HebID: Detecting Social Identities in Hebrew-language Political Text
- URL: http://arxiv.org/abs/2508.15483v2
- Date: Sun, 12 Oct 2025 12:44:47 GMT
- Title: HebID: Detecting Social Identities in Hebrew-language Political Text
- Authors: Guy Mor-Lan, Naama Rivlin-Angert, Yael R. Kaplan, Tamir Sheafer, Shaul R. Shenhav,
- Abstract summary: We introduce HebID, the first multilabel Hebrew corpus for social identity detection.<n>We benchmark multilabel and single-label encoders alongside 2B-9B- parameter generative LLMs, finding that Hebrew-tuned LLMs provide the best results.<n>We utilize identity choices from a national public survey, enabling a comparison between identities portrayed in elite discourse and the public's identity priorities.
- Score: 1.435381256004719
- License: http://creativecommons.org/licenses/by/4.0/
- Abstract: Political language is deeply intertwined with social identities. While social identities are often shaped by specific cultural contexts and expressed through particular uses of language, existing datasets for group and identity detection are predominantly English-centric, single-label and focus on coarse identity categories. We introduce HebID, the first multilabel Hebrew corpus for social identity detection: 5,536 sentences from Israeli politicians' Facebook posts (Dec 2018-Apr 2021), manually annotated for twelve nuanced social identities (e.g. Rightist, Ultra-Orthodox, Socially-oriented) grounded by survey data. We benchmark multilabel and single-label encoders alongside 2B-9B-parameter generative LLMs, finding that Hebrew-tuned LLMs provide the best results (macro-$F_1$ = 0.74).

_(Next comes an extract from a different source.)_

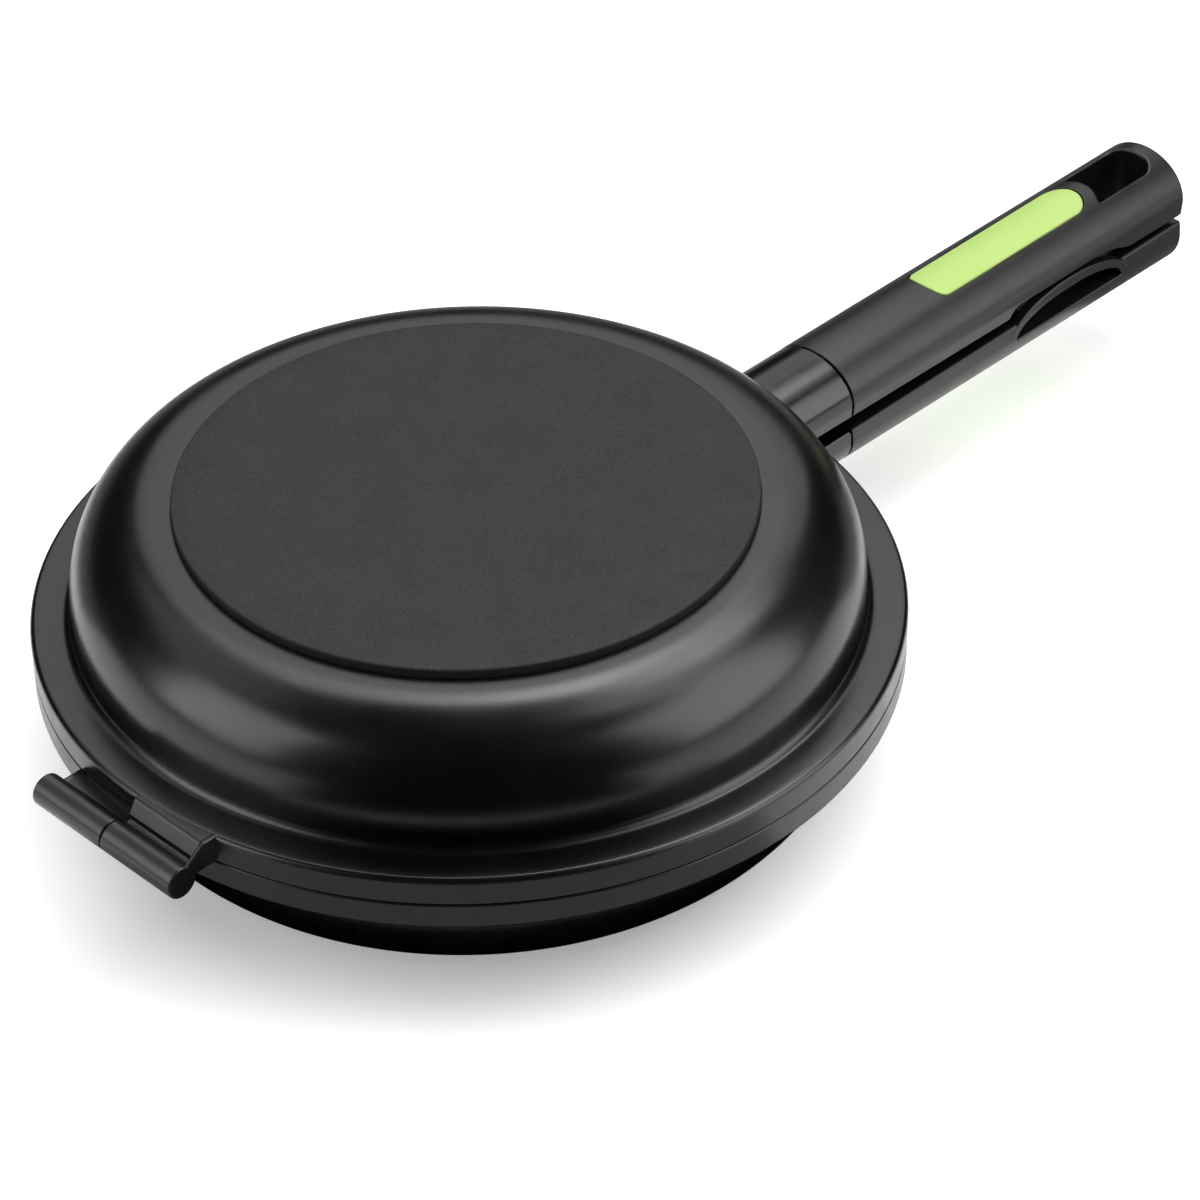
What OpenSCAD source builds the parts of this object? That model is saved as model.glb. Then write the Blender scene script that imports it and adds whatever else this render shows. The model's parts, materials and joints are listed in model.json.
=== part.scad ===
// Double omelette pan: two equal cast pans that close on each other, with a barrel hinge and paired handles.
// Origin: centre of the lower base disc's underside. +Z up, +X along the handles, the hinge pin along Y.
// Every piece is drawn once, for a half whose parting plane is z = 0 and whose base points up.

/* [Pan] */
// Radius of the flange's rim
flange_r = 130; // [125:1:135]
// Height of the flange above the parting plane
flange_h = 8.9; // [8:0.1:10]
// Outer radius of the pan's wall
wall_r = 117.5; // [115:0.5:119]
// Thickness of the pan's wall and floor
wall_t = 3; // [2.5:0.1:3.5]
// Radius of the round shoulder between wall and floor
shoulder_r = 26.2; // [22:0.1:30]
// Height of the pan's outer floor above the parting plane
floor_h = 44.4; // [42:0.1:48]
// Radius of the fillet between wall and flange
fillet_r = 3; // [1:0.5:4]
// Radius on the flange's outer edge
rim_round = 1.6; // [0.5:0.1:3]
// Half of the slit between the two closed halves
slit = 0.15; // [0.15:0.01:0.3]

/* [Base disc] */
// Radius of the base disc
disc_r = 86; // [80:1:89]
// Height that the disc stands proud of the pan
disc_proud = 2.8; // [2:0.1:4]
// Depth that the disc is let into the pan's floor
disc_inset = 0.6; // [0.4:0.1:1]
// Chamfer on the disc's edge
disc_chamfer = 0.6; // [0.3:0.1:1]

/* [Hinge] */
// Distance from the pan's axis to the hinge pin
hinge_x = 139.2; // [138:0.1:141]
// Outer radius of a knuckle
knuckle_r = 5.05; // [4.8:0.05:5.5]
// Length of one knuckle
knuckle_len = 29.3; // [26:0.1:32]
// Radius of the hinge pin
pin_r = 2; // [1.5:0.1:2.5]
// Radial clearance of the pin in the knuckle that turns
pin_clear = 0.06; // [0.02:0.01:0.1]
// Depth of the blind bore in a knuckle
bore_depth = 24; // [20:1:26]
// Radius of the hollow that clears the other half's knuckle
clearance_r = 12; // [11:0.1:12.4]

/* [Handle] */
// Where the ferrule ends and the grip starts
seam_x = 151.9; // [148:0.1:156]
// Where the grip ends
grip_end_x = 319.5; // [310:0.5:330]
// Half of the handle's width
half_w = 17.2; // [16:0.1:18]
// Height of the handle's widest line
widest_z = 6.8; // [6:0.1:8]
// Height of the lower edge at the seam, above the parting plane
edge_seam_z = 2.6; // [2:0.1:3]
// Height of the lower edge at the grip's end
edge_end_z = 1.1; // [1:0.1:2]
// Height of the handle's back at the seam
back_seam_z = 20; // [19:0.1:21]
// Height of the handle's back at the grip's end
back_end_z = 21.6; // [20:0.1:23]

/* [Grip details] */
// Start of the green pad
pad_start_x = 205; // [200:1:210]
// Centre of the pad's round end
pad_end_x = 272.8; // [268:0.1:276]
// Half of the pad's width
pad_half_w = 8.1; // [7:0.1:9]
// Radius of the pad's two square corners
pad_corner = 3; // [1:0.1:4]
// Depth of the pad's recess
pad_depth = 1; // [0.8:0.1:1.5]
// Outer end of the hang slot
slot_end_x = 313.5; // [310:0.1:314]
// Half of the hang slot's width
slot_half_w = 8.6; // [7:0.1:9]
// Radius of the hang slot's two outer corners
slot_corner = 6.5; // [4:0.1:8]
// Radius of the hang slot's inner end, about the pad's round end
slot_inner_r = 14; // [12:0.1:15]
// Middle of the tongue, pocket and notch
scallop_x = 260.5; // [255:0.5:262]
// Height of the finger pocket's straight side
chord_z = 7.5; // [7:0.1:8]
// Half-length and height of the tongue's arch
tongue_size = [30.5, 12.1];
// Half-length and height of the finger pocket's arch
pocket_size = [27.3, 8.2];
// Depth of the finger pocket
pocket_depth = 8; // [5:0.5:9]
// Thickness of the tongue
tongue_t = 3.8; // [3:0.1:4.5]

/* [Handle screw] */
// Height of the screw above the parting plane
screw_z = 9.6; // [9:0.1:11]
// Radius of the screw's shank
screw_r = 2.5; // [2:0.1:3]
// Inner end of the screw, in the pan's lug
screw_tip_x = 121; // [120:0.5:124]
// Face that the washer bears on
seat_x = 275; // [270:0.5:277]
// Radius of the screw's head
head_r = 4.4; // [4:0.1:4.6]
// Height of the screw's head
head_h = 4; // [3:0.1:5]
// Radius of the socket in the head, across its corners
socket_r = 2.3; // [2:0.1:2.6]
// Thickness of the washer
washer_t = 1.2; // [1:0.1:1.6]

/* [Hidden] */
$fn = 96;
parting_z = floor_h + disc_proud;
shoulder_x = wall_r - shoulder_r;
shoulder_z = floor_h - shoulder_r;
eps = 0.01;
bar_skirt = 4;
seam_gap = 0.1;
tall = 30;
head_room = 14;
lug_end = wall_r + 22.5;
lug_w = 18;
lug_z = [4.2, 15.8];
back_tilt = atan((back_end_z - back_seam_z) / (grip_end_x - seam_x));
edge_tilt = atan((edge_seam_z - edge_end_z) / (grip_end_x - seam_x));
pan_grey = "#26272a";
disc_grey = "#414244";
gloss_black = "#0c0c0d";
satin_black = "#1c1c1e";
lime = "#c8f06e";
steel = "#b9bcc0";

// ---- Placing the halves ----

module upper() translate([0, 0, parting_z]) children();
module lower() upper() rotate([180, 0, 0]) children();

// ---- Pan ----

// Right half of a pan's outline, with its wall at radius r, its floor at height h and its shoulder's radius s.
module pan_outline(r, h, s) {
    square([r, shoulder_z]);
    square([shoulder_x, h]);
    translate([shoulder_x, shoulder_z]) circle(r = s);
}

module flange_outline() {
    difference() {
        translate([0, slit]) square([flange_r, flange_h - slit]);
        translate([flange_r - rim_round, flange_h - rim_round]) difference() {
            square(rim_round + eps);
            circle(r = rim_round);
        }
    }
}

module fillet_outline() {
    translate([wall_r, flange_h]) difference() {
        square(fillet_r);
        translate([fillet_r, fillet_r]) circle(r = fillet_r);
    }
}

// Solid of revolution of everything outside the cooking surface, which the ferrule is fitted against.
module pan_body() {
    rotate_extrude() intersection() {
        union() {
            pan_outline(wall_r, floor_h, shoulder_r);
            flange_outline();
            fillet_outline();
        }
        translate([0, slit]) square([flange_r, floor_h]);
    }
}

module cooking_space() {
    rotate_extrude() intersection() {
        pan_outline(wall_r - wall_t, floor_h - wall_t, shoulder_r - wall_t);
        square([flange_r, floor_h]);
    }
}

// Turns a shape drawn in X and Z into a bar along Y, from y0 to y1.
module along_y(y0, y1) translate([0, y1, 0]) rotate([90, 0, 0]) linear_extrude(y1 - y0) children();

module at_hinge(r, y0, y1) along_y(y0, y1) translate([-hinge_x, 0]) circle(r = r);

// Knuckle with the sloped web that joins it to the flange.
module knuckle(bore_r) {
    web = [
        [-hinge_x, slit], [-hinge_x + 4.3, 2.9], [-hinge_x + 5.4, 3.7], [-131, 8.3],
        [-130.4, flange_h], [-124, flange_h], [-124, slit]
    ];
    difference() {
        union() {
            at_hinge(knuckle_r, -knuckle_len, -slit);
            along_y(-knuckle_len, -slit) polygon(web);
        }
        at_hinge(bore_r, -bore_depth, 0);
    }
}

// Block on the pan's wall that the ferrule slides over and the screw holds.
module lug_block(start) {
    translate([start, -lug_w / 2, lug_z[0]]) cube([lug_end - start, lug_w, lug_z[1] - lug_z[0]]);
}

module pan(bore_r) {
    color(pan_grey) difference() {
        union() {
            difference() {
                pan_body();
                cooking_space();
                at_hinge(clearance_r, -slit, knuckle_len);
            }
            knuckle(bore_r);
            lug_block(wall_r - wall_t / 2);
        }
        translate([0, 0, floor_h - disc_inset]) cylinder(r = disc_r, h = 2 * disc_inset);
        screw_bore(screw_r, screw_tip_x);
    }
}

module base_disc() {
    color(disc_grey) translate([0, 0, floor_h - disc_inset]) {
        cylinder(r = disc_r, h = disc_inset + disc_proud - disc_chamfer);
        translate([0, 0, disc_inset + disc_proud - disc_chamfer])
            cylinder(r1 = disc_r, r2 = disc_r - disc_chamfer, h = disc_chamfer);
    }
}

module hinge_pin() {
    color(steel) at_hinge(pin_r, 0.5 - bore_depth, bore_depth);
}

// ---- Handle section and its bar ----

// Half-round section across the handle, drawn smaller all round by inset and left long below.
module section(inset) {
    w = half_w - inset;
    h = back_seam_z - inset - widest_z;
    polygon(concat(
        [[w, -bar_skirt]],
        [for (a = [0 : 6 : 180]) [w * cos(a), widest_z + h * sin(a)]],
        [[-w, -bar_skirt]]
    ));
}

// Bar of that section from x0 to x1. Its back rises and its lower edge falls towards the grip's end.
module handle_bar(x0, x1, inset) {
    difference() {
        translate([seam_x, 0, 0]) rotate([0, -back_tilt, 0]) translate([x0 - seam_x, 0, 0])
            rotate([90, 0, 90]) linear_extrude(x1 - x0) section(inset);
        translate([seam_x, 0, edge_seam_z + inset]) rotate([0, edge_tilt, 0])
            translate([x0 - seam_x - tall, -half_w - 1, -4 * bar_skirt])
                cube([x1 - x0 + 2 * tall, 2 * half_w + 2, 4 * bar_skirt]);
    }
}

module grip_bar(inset) {
    handle_bar(seam_x + seam_gap, grip_end_x - inset, inset);
}

// Screw's path from its tip to the hang slot.
module screw_bore(r, from_x) {
    translate([from_x, 0, screw_z]) rotate([0, 90, 0]) cylinder(r = r, h = seat_x + 1 - from_x);
}

module ferrule() {
    color(gloss_black) difference() {
        handle_bar(wall_r - wall_t, seam_x - seam_gap, 0);
        pan_body();
        lug_block(wall_r - wall_t);
        screw_bore(screw_r + 0.2, screw_tip_x);
    }
}

// ---- Grip ----

// Points of an arc about c, from angle a0 to a1.
function arc(c, r, a0, a1, steps = 8) =
    [for (i = [0 : steps]) let (a = a0 + (a1 - a0) * i / steps) c + r * [cos(a), sin(a)]];

// Pad's plan outline, grown all round by g.
module pad_outline(g) {
    x0 = pad_start_x - g + pad_corner;
    y0 = pad_half_w + g - pad_corner;
    polygon(concat(
        arc([pad_end_x, 0], pad_half_w + g, -90, 90, 24),
        arc([x0, y0], pad_corner, 90, 180),
        arc([x0, -y0], pad_corner, 180, 270)
    ));
}

// The slot's inner end is curved about the pad's round end.
module hang_slot() {
    x0 = slot_end_x - slot_corner;
    y0 = slot_half_w - slot_corner;
    spread = asin(slot_half_w / slot_inner_r);
    translate([0, 0, -1]) linear_extrude(tall) polygon(concat(
        arc([x0, -y0], slot_corner, -90, 0),
        arc([x0, y0], slot_corner, 0, 90),
        arc([pad_end_x, 0], slot_inner_r, spread, -spread, 12)
    ));
}

// Half of an ellipse that hangs from the pocket's straight side towards the other handle.
module arch(size) {
    polygon([for (a = [0 : 6 : 180]) [scallop_x + size[0] * cos(a), chord_z - size[1] * sin(a)]]);
}

// Room for the other handle's tongue.
module notch() {
    reach = tongue_size[1] - chord_z + 1.5;
    along_y(-half_w - 1, tongue_t + 0.6 - half_w)
        polygon([[227, -1], [228.5, 2], [232.5, reach], [279, reach], [291.5, 1.6], [293, -1]]);
}

module grip() {
    color(satin_black) {
        difference() {
            grip_bar(0);
            difference() {
                translate([0, 0, widest_z]) linear_extrude(tall) pad_outline(0.25);
                grip_bar(pad_depth);
            }
            hang_slot();
            notch();
            along_y(half_w - pocket_depth, half_w + 1) arch(pocket_size);
            screw_bore(screw_r + 0.2, seam_x);
            translate([seat_x, 0, screw_z]) rotate([0, 90, 0]) cylinder(r = head_r + 0.4, h = head_room);
        }
        tongue();
    }
}

module tongue() {
    along_y(half_w - tongue_t, half_w - 0.1) difference() {
        arch(tongue_size);
        arch(pocket_size);
        translate([scallop_x - 40, widest_z - 1]) square([80, 5]);
    }
}

module grip_pad() {
    color(lime) difference() {
        intersection() {
            translate([0, 0, widest_z]) linear_extrude(tall) pad_outline(0);
            grip_bar(0.1);
        }
        grip_bar(pad_depth);
    }
}

// ---- Handle screw ----

module screw_washer() {
    color(steel) translate([seat_x, 0, screw_z]) rotate([0, 90, 0]) difference() {
        cylinder(r = head_r + 0.2, h = washer_t);
        translate([0, 0, -1]) cylinder(r = screw_r + 0.1, h = washer_t + 2);
    }
}

module handle_screw() {
    color(steel) translate([screw_tip_x, 0, screw_z]) rotate([0, 90, 0]) {
        cylinder(r = screw_r, h = seat_x + washer_t + 1 - screw_tip_x);
        translate([0, 0, seat_x + washer_t - screw_tip_x]) difference() {
            cylinder(r = head_r, h = head_h);
            translate([0, 0, 0.4 * head_h]) cylinder(r = socket_r, h = head_h, $fn = 6);
        }
    }
}

lower() pan(pin_r);  // lower_pan
lower() base_disc();  // lower_base_disc
lower() ferrule();  // lower_ferrule
lower() grip();  // lower_grip
lower() grip_pad();  // lower_grip_pad
lower() handle_screw();  // lower_handle_screw
lower() screw_washer();  // lower_screw_washer
upper() hinge_pin();
upper() pan(pin_r + pin_clear);  // upper_pan
upper() base_disc();  // upper_base_disc
upper() ferrule();  // upper_ferrule
upper() grip();  // upper_grip
upper() grip_pad();  // upper_grip_pad
upper() handle_screw();  // upper_handle_screw
upper() screw_washer();  // upper_screw_washer
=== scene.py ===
"""Looks of a double omelette pan: two equal hinged pans with paired half-round handles."""

import json
import math

import bpy
import numpy as np
from mathutils import Matrix, Vector


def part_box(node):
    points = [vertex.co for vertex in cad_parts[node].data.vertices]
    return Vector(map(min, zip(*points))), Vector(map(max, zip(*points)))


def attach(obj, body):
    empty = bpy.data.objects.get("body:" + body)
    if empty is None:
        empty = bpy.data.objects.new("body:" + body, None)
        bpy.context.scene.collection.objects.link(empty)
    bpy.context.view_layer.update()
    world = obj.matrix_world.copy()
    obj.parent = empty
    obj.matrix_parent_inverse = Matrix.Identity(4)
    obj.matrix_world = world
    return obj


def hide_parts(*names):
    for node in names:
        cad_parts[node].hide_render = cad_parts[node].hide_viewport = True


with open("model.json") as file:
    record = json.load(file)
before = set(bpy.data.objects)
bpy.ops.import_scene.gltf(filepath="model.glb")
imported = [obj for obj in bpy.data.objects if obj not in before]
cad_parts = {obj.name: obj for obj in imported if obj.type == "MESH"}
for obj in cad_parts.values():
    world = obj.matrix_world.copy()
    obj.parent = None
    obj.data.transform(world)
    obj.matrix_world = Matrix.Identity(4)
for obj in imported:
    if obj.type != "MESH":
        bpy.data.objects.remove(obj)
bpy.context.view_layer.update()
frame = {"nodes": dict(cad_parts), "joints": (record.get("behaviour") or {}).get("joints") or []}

# ---- Sizes in millimetres, in the frame of one half ---------------------------------------------------------
# A half is drawn with its parting plane at z = 0, its base up, its handle along +X and its hinge along Y.
# The upper half is lifted to the hinge's height. The lower half is turned over about the handle's line first.

MM = 0.001
HINGE = frame["joints"][0]["pos_m"]
HINGE_X = -HINGE[0] / MM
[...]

We apply our classifier to politicians' Facebook posts and parliamentary speeches, evaluating differences in popularity, temporal trends, clustering patterns, and gender-related variations in identity expression. We utilize identity choices from a national public survey, enabling a comparison between identities portrayed in elite discourse and the public's identity priorities. HebID provides a comprehensive foundation for studying social identities in Hebrew and can serve as a model for similar research in other non-English political contexts.